### Job
Please set down exactly the lines of the listing below from the line containing "# Where the" through the line containing "# the bevels", both lines included, leaving out all other lines.

### Material provided
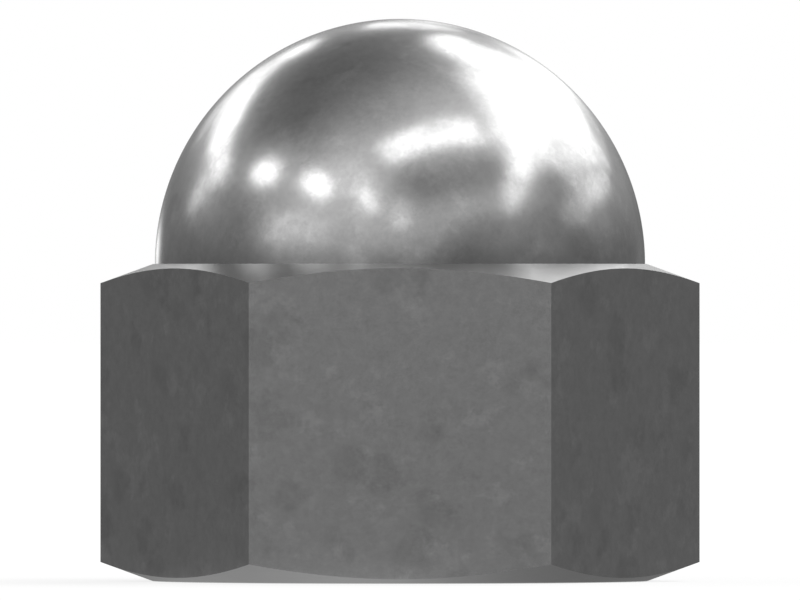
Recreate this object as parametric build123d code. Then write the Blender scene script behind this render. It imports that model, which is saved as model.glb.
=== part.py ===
from build123d import *
import os
from math import cos, radians, tan

# A domed cap nut for a 1/4 in bolt, turned from one piece of hexagon steel bar and tapped blind.
# The origin is the middle of the bearing face that the nut stands on. +Z runs up the axis of the
# thread to the top of the dome, and two of the six flats face -Y and +Y. Sizes are in millimetres.

# The bar, and the form turned on it
ACROSS_FLATS = 11.02
OVERALL_HEIGHT = 11.94
DOME_DIAMETER = 10.41
END_FACE_DIAMETER = 10.49  # of the round flat inside each bevel of the hexagon
BEVEL_ANGLE = 20.0  # between a bevel and the end face beside it

# The blind tapped hole, 1/4 in with 20 threads to the inch
THREAD_DIAMETER = 6.35
TAP_DRILL_DIAMETER = 5.105
COUNTERSINK_OVER_THREAD = 0.55  # on the diameter
COUNTERSINK_ANGLE = 90.0  # from wall to wall
DRILL_DEPTH = 8.64  # from the bearing face to the shoulder of the drill's point
DRILL_POINT_ANGLE = 118.0  # from lip to lip

# Worked out from the sizes above
DOME_RADIUS = DOME_DIAMETER / 2
HEXAGON_HEIGHT = OVERALL_HEIGHT - DOME_RADIUS  # because the dome is a full half ball
CORNER_RADIUS = ACROSS_FLATS / 2 / cos(radians(30))
END_FACE_RADIUS = END_FACE_DIAMETER / 2
TAP_DRILL_RADIUS = TAP_DRILL_DIAMETER / 2
COUNTERSINK_RADIUS = (THREAD_DIAMETER + COUNTERSINK_OVER_THREAD) / 2


def hexagon_bar():
    """The length of hexagon bar that the nut is cut from, with two corners on the X axis."""
    section = RegularPolygon(ACROSS_FLATS / 2, 6, major_radius=False)
    return extrude(section, OVERALL_HEIGHT)


def turned_form():
    """What the lathe leaves of a round bar: a bevel at each end of the hexagon, and the dome."""
    past_corners = CORNER_RADIUS + 1
    bevel_rise = (past_corners - END_FACE_RADIUS) * tan(radians(BEVEL_ANGLE))
    below_dome = Polyline(
        (0, 0),
        (END_FACE_RADIUS, 0),
        (past_corners, bevel_rise),
        (past_corners, HEXAGON_HEIGHT - bevel_rise),
        (END_FACE_RADIUS, HEXAGON_HEIGHT),
        (DOME_RADIUS, HEXAGON_HEIGHT),
    )
    dome = CenterArc((0, HEXAGON_HEIGHT), DOME_RADIUS, 0, 90)
    axis = Line((0, OVERALL_HEIGHT), (0, 0))
    return revolve(Plane.XZ * make_face([below_dome, dome, axis]), Axis.Z)


def tapped_hole():
    """The metal cut away for the thread: countersunk mouth, tap drill's wall and drill's point."""
    countersink_depth = (COUNTERSINK_RADIUS - TAP_DRILL_RADIUS) / tan(radians(COUNTERSINK_ANGLE / 2))
    point_height = TAP_DRILL_RADIUS / tan(radians(DRILL_POINT_ANGLE / 2))
    outline = Polyline(
        (0, 0),
        (COUNTERSINK_RADIUS, 0),
        (TAP_DRILL_RADIUS, countersink_depth),
        (TAP_DRILL_RADIUS, DRILL_DEPTH),
        (0, DRILL_DEPTH + point_height),
        close=True,
    )
    return revolve(Plane.XZ * make_face(outline), Axis.Z)


# Where the bevels cut the six flats, the bar and the turned form leave the scalloped edges
cap_nut = (hexagon_bar() & turned_form()) - tapped_hole()

os.makedirs("parts", exist_ok=True)
export_step(cap_nut, "parts/cap_nut.step")
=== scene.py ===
from math import cos, pi, radians, sin, tan

import bmesh
import bpy
from mathutils import Matrix, Vector


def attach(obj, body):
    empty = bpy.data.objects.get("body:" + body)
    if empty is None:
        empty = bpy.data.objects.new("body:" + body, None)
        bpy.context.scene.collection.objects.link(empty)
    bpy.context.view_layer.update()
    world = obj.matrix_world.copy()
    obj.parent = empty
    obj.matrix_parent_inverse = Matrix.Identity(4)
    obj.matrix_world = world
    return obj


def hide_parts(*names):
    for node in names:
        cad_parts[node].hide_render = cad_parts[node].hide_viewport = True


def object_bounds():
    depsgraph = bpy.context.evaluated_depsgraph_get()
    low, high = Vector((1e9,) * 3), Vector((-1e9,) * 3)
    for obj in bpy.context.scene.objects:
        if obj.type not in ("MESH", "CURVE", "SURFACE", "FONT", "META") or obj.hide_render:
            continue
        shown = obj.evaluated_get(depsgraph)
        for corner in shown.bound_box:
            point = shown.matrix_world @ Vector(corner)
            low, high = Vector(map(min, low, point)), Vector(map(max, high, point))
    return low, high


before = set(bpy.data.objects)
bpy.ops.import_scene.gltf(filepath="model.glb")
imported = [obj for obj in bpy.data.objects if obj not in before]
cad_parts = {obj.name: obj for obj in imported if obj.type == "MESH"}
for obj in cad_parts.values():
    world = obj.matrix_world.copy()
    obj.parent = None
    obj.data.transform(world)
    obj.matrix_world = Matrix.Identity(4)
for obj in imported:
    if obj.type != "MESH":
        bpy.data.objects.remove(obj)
cad_low, cad_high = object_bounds()
MM = 0.001

# The nut
# One piece of bright mild steel. It is cut from drawn hexagon bar, and a lathe turns the dome and
# the bevels at both ends of the hexagon. It is then drilled blind, countersunk and tapped.

across_flats = cad_high.y - cad_low.y
overall_height = cad_high.z - cad_low.z
dome_radius = 5.205 * MM
hexagon_height = overall_height - dome_radius
end_face_radius = 5.245 * MM  # the flat inside each bevel reaches out to here
bevel_angle = 20
bevel_slope = tan(radians(bevel_angle))
steps_round = 288  # a multiple of 6, so that each corner of the hexagon gets a column of points
steps_up_dome = 72
same_point = 1e-8  # points nearer to each other than this, in metres, are one point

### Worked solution
# Where the bevels cut the six flats, the bar and the turned form leave the scalloped edges
cap_nut = (hexagon_bar() & turned_form()) - tapped_hole()

os.makedirs("parts", exist_ok=True)
export_step(cap_nut, "parts/cap_nut.step")
=== scene.py ===
from math import cos, pi, radians, sin, tan

import bmesh
import bpy
from mathutils import Matrix, Vector


def attach(obj, body):
    empty = bpy.data.objects.get("body:" + body)
    if empty is None:
        empty = bpy.data.objects.new("body:" + body, None)
        bpy.context.scene.collection.objects.link(empty)
    bpy.context.view_layer.update()
    world = obj.matrix_world.copy()
    obj.parent = empty
    obj.matrix_parent_inverse = Matrix.Identity(4)
    obj.matrix_world = world
    return obj


def hide_parts(*names):
    for node in names:
        cad_parts[node].hide_render = cad_parts[node].hide_viewport = True


def object_bounds():
    depsgraph = bpy.context.evaluated_depsgraph_get()
    low, high = Vector((1e9,) * 3), Vector((-1e9,) * 3)
    for obj in bpy.context.scene.objects:
        if obj.type not in ("MESH", "CURVE", "SURFACE", "FONT", "META") or obj.hide_render:
            continue
        shown = obj.evaluated_get(depsgraph)
        for corner in shown.bound_box:
            point = shown.matrix_world @ Vector(corner)
            low, high = Vector(map(min, low, point)), Vector(map(max, high, point))
    return low, high


before = set(bpy.data.objects)
bpy.ops.import_scene.gltf(filepath="model.glb")
imported = [obj for obj in bpy.data.objects if obj not in before]
cad_parts = {obj.name: obj for obj in imported if obj.type == "MESH"}
for obj in cad_parts.values():
    world = obj.matrix_world.copy()
    obj.parent = None
    obj.data.transform(world)
    obj.matrix_world = Matrix.Identity(4)
for obj in imported:
    if obj.type != "MESH":
        bpy.data.objects.remove(obj)
cad_low, cad_high = object_bounds()
MM = 0.001

# The nut
# One piece of bright mild steel. It is cut from drawn hexagon bar, and a lathe turns the dome and
# the bevels at both ends of the hexagon. It is then drilled blind, countersunk and tapped.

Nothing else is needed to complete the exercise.